Engine type: 4-stroke, DOHC in-line four, 2 valves per cylinder
Displacement: 998 cc (60.9 cu in)
Starting: Electric
Bore x Stroke: 69.4 × 66.0 mm (2.73 × 2.60 in)
Cooling: Air/Oil
Power: 88 hp (66 kW) @ 9,000 rpm
Torque: 112 ft·lbf (152 N·m) @ 8,000 rpm
Carburetion: Mikuni Bs34 x 4
Ignition: Transistor Controlled Breaker less Ignition ( TCBI )
Transmission: 5-speed
Frame : Double cradle, heavy-duty steel
Rake / trail: 27.0 degrees / 4.5 inches (110 mm)

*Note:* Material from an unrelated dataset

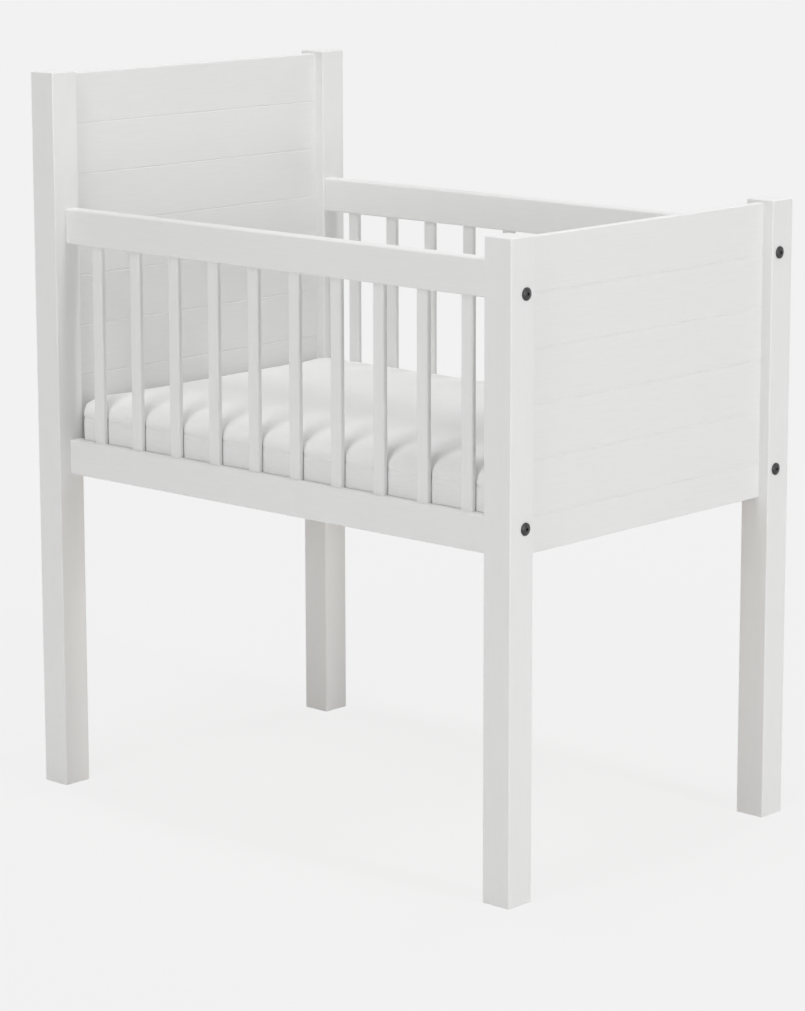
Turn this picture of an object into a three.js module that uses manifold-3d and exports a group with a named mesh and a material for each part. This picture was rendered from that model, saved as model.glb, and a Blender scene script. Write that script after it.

Suspension: front 38 mm telescopic hydraulic fork
Suspension: rear Swing arm with twin adjustable shocks
Tire: front bead retention type MN 90-18 4PR
Tire: rear bead retention type MR 90-18 4PR
Brakes front, rear: Dual hydraulic discs / Single disc
Overall length: 90.2 inches (2,290 mm)
Overall width: 35.2 inches (890 mm)
Overall height: 61.4 inches (1,560 mm)
Ground clearance: 6.3 inches (160 mm)
Seat height: 30.7 inches (780 mm)
Curb weight, as from factory with fuel: 596 lb (270 kg)

[edit] Kawasaki Concours 14

In some countries the Concours 14 (also known as the 1400GTR) is used by the police, although this is not factory-built by Kawasaki as an authorities machine, rather it is a local conversion. In the United States, starting in 2009, the Concours 14P and the Police 1400 Enforcer have been adopted by a number of law enforcement agencies.